▶ _PROMPT_: Both end lines count: copy exactly from the line that contains "barrel = level_rod(LOCK_X, LOCK_Z, 0, CAM_FRONT" to the line that contains "bpy.context.scene.collection.objects.link(empty)", and only those lines.

▶ _INFORMATION SHOWN_:
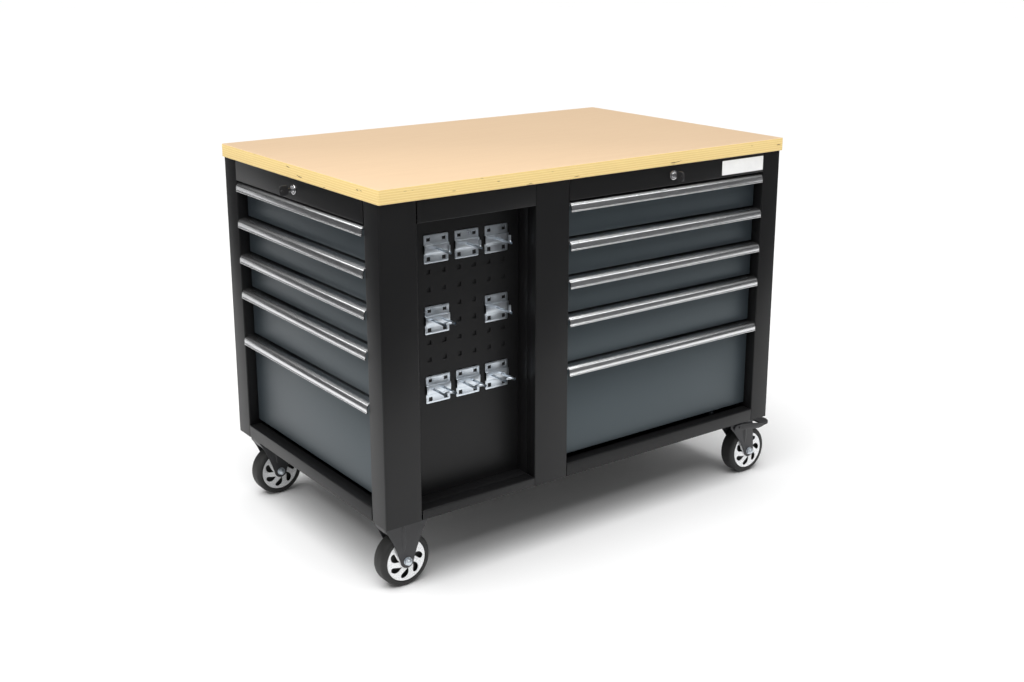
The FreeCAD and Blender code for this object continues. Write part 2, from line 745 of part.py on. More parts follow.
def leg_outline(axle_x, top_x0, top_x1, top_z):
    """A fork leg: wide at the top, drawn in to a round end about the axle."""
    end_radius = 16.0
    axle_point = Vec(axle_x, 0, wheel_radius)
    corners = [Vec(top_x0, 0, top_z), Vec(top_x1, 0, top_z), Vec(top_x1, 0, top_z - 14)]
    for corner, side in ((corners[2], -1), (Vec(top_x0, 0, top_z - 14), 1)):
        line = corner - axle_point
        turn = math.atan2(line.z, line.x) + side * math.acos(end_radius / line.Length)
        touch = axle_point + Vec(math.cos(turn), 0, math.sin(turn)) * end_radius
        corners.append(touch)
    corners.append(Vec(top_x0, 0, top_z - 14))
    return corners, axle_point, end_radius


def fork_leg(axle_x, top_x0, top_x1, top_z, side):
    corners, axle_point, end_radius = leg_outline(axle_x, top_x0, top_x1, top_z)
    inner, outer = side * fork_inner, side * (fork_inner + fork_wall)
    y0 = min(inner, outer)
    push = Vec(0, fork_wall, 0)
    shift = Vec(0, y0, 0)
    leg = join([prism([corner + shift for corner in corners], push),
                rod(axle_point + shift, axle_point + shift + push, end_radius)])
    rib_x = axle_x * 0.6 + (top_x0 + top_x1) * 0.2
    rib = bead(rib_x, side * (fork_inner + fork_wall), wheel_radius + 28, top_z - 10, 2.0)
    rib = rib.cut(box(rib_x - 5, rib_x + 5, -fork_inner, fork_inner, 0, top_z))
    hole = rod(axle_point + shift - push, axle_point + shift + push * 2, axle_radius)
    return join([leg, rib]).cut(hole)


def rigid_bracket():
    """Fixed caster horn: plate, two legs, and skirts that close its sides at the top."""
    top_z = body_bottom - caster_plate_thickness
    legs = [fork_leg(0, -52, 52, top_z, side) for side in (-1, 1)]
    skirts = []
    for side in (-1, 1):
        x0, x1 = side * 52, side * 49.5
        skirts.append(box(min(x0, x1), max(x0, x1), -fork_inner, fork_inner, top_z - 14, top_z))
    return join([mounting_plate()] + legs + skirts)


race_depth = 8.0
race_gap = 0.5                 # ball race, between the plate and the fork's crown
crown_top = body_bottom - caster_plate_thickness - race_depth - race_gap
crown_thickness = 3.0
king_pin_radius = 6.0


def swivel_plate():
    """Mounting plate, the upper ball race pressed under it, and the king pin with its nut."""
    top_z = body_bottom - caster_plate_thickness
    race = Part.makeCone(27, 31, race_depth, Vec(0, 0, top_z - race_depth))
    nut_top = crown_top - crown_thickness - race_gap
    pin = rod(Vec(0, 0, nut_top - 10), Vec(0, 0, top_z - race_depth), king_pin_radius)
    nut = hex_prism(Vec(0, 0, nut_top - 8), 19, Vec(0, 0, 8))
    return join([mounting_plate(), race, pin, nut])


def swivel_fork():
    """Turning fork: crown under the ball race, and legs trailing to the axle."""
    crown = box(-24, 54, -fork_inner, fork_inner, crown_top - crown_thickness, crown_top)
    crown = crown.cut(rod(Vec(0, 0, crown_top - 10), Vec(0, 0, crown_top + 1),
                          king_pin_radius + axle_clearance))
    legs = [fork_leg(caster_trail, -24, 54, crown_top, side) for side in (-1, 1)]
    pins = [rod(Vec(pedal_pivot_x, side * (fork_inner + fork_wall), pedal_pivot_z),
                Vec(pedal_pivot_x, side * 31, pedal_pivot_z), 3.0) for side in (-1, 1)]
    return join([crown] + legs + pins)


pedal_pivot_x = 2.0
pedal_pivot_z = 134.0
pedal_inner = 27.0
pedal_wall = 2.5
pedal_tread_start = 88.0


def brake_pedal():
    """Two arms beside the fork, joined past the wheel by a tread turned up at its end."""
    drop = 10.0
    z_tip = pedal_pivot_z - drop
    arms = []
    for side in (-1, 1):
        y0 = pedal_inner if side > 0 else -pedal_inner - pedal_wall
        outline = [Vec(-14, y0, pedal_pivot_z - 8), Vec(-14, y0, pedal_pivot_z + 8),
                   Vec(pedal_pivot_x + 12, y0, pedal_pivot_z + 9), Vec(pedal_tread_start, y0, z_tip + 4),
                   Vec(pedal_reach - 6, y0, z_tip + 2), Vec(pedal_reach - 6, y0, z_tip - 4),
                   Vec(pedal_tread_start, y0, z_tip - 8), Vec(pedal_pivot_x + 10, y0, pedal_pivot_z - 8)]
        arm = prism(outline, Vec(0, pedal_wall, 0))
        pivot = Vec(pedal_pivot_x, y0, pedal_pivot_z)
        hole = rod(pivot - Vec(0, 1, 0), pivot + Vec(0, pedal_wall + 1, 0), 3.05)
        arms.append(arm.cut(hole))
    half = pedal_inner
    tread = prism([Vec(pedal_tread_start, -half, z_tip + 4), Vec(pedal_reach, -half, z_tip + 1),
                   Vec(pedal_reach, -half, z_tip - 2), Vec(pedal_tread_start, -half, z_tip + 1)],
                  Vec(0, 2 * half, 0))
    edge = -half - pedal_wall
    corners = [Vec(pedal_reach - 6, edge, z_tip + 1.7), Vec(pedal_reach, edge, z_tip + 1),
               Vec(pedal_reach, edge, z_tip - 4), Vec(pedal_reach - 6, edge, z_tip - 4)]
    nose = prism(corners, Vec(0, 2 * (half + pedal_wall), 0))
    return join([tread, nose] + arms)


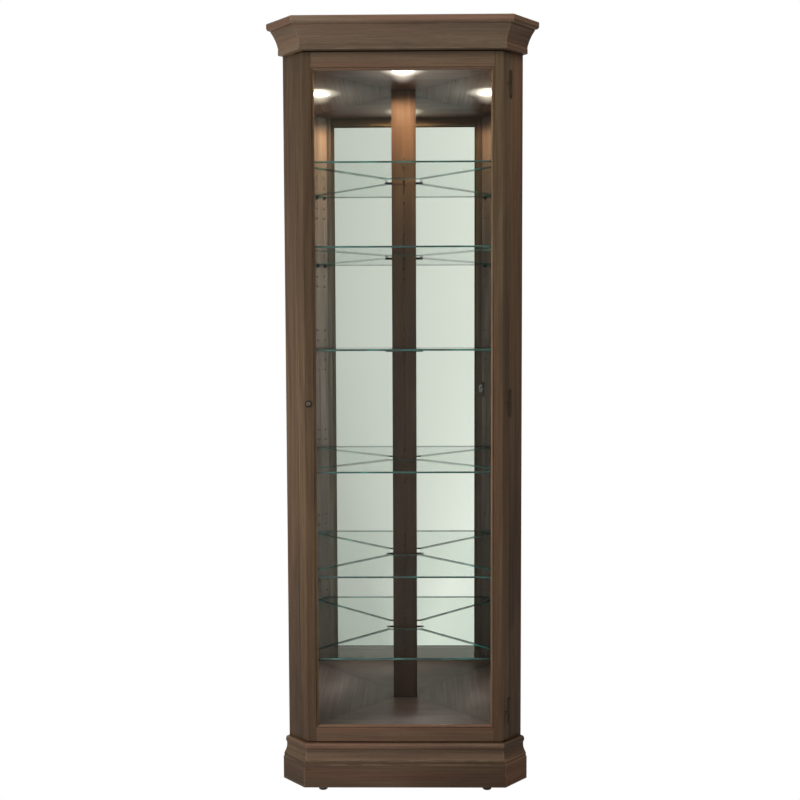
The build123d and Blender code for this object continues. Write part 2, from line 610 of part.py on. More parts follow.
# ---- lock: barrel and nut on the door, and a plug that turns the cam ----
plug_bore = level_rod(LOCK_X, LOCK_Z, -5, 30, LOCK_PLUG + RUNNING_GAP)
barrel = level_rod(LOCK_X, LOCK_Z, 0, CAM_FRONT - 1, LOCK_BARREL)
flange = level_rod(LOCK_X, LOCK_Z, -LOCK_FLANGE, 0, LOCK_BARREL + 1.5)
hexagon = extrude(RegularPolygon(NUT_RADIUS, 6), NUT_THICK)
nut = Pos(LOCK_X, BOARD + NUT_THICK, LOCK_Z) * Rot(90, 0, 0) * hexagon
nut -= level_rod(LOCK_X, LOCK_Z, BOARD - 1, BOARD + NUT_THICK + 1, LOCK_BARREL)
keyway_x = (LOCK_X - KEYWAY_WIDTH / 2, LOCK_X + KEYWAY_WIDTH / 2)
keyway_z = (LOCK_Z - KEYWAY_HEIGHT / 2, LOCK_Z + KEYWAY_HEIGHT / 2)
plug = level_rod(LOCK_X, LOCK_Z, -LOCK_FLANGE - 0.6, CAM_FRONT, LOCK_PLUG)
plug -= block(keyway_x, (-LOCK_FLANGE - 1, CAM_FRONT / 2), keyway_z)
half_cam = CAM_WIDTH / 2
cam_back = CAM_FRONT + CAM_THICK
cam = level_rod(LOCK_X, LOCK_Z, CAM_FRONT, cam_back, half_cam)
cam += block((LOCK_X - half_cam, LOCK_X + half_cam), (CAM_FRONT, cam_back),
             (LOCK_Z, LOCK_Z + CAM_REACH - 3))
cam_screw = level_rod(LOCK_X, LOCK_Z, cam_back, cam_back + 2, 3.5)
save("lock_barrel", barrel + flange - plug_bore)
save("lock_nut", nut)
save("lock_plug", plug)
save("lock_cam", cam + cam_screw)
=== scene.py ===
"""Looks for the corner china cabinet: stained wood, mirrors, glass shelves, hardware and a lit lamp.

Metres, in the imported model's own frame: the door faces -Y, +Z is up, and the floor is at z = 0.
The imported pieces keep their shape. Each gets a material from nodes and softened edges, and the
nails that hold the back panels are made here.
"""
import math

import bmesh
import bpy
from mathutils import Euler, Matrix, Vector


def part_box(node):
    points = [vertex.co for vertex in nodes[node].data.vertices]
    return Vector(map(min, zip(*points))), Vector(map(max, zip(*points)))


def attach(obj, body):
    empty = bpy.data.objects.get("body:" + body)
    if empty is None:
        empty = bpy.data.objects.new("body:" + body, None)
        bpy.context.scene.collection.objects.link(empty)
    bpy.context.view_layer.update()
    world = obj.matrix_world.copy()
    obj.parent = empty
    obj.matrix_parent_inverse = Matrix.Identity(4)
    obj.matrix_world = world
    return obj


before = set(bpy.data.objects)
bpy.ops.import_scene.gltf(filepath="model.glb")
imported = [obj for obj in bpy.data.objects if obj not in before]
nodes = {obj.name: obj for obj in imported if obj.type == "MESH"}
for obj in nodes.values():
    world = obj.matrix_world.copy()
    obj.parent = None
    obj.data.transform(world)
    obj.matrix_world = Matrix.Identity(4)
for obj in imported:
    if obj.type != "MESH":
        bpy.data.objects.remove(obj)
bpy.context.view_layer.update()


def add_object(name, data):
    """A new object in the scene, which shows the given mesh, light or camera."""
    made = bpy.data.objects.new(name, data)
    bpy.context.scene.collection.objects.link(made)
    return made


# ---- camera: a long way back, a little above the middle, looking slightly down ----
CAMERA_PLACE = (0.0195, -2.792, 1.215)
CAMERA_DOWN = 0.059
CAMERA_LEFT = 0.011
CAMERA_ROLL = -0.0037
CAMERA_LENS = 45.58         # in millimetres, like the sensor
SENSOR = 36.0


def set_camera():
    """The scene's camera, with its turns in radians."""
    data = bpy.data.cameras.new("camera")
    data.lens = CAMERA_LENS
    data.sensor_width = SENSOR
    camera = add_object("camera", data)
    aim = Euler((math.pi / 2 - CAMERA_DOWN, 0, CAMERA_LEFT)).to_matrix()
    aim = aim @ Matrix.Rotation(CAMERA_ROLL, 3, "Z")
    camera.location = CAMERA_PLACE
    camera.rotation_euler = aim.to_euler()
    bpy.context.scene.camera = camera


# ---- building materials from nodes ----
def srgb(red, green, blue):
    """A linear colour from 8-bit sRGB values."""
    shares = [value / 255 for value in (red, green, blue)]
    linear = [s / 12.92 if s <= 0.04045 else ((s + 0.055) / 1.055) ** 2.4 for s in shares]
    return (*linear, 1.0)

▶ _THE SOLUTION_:
barrel = level_rod(LOCK_X, LOCK_Z, 0, CAM_FRONT - 1, LOCK_BARREL)
flange = level_rod(LOCK_X, LOCK_Z, -LOCK_FLANGE, 0, LOCK_BARREL + 1.5)
hexagon = extrude(RegularPolygon(NUT_RADIUS, 6), NUT_THICK)
nut = Pos(LOCK_X, BOARD + NUT_THICK, LOCK_Z) * Rot(90, 0, 0) * hexagon
nut -= level_rod(LOCK_X, LOCK_Z, BOARD - 1, BOARD + NUT_THICK + 1, LOCK_BARREL)
keyway_x = (LOCK_X - KEYWAY_WIDTH / 2, LOCK_X + KEYWAY_WIDTH / 2)
keyway_z = (LOCK_Z - KEYWAY_HEIGHT / 2, LOCK_Z + KEYWAY_HEIGHT / 2)
plug = level_rod(LOCK_X, LOCK_Z, -LOCK_FLANGE - 0.6, CAM_FRONT, LOCK_PLUG)
plug -= block(keyway_x, (-LOCK_FLANGE - 1, CAM_FRONT / 2), keyway_z)
half_cam = CAM_WIDTH / 2
cam_back = CAM_FRONT + CAM_THICK
cam = level_rod(LOCK_X, LOCK_Z, CAM_FRONT, cam_back, half_cam)
cam += block((LOCK_X - half_cam, LOCK_X + half_cam), (CAM_FRONT, cam_back),
             (LOCK_Z, LOCK_Z + CAM_REACH - 3))
cam_screw = level_rod(LOCK_X, LOCK_Z, cam_back, cam_back + 2, 3.5)
save("lock_barrel", barrel + flange - plug_bore)
save("lock_nut", nut)
save("lock_plug", plug)
save("lock_cam", cam + cam_screw)
=== scene.py ===
"""Looks for the corner china cabinet: stained wood, mirrors, glass shelves, hardware and a lit lamp.

Metres, in the imported model's own frame: the door faces -Y, +Z is up, and the floor is at z = 0.
The imported pieces keep their shape. Each gets a material from nodes and softened edges, and the
nails that hold the back panels are made here.
"""
import math

import bmesh
import bpy
from mathutils import Euler, Matrix, Vector


def part_box(node):
    points = [vertex.co for vertex in nodes[node].data.vertices]
    return Vector(map(min, zip(*points))), Vector(map(max, zip(*points)))


def attach(obj, body):
    empty = bpy.data.objects.get("body:" + body)
    if empty is None:
        empty = bpy.data.objects.new("body:" + body, None)
        bpy.context.scene.collection.objects.link(empty)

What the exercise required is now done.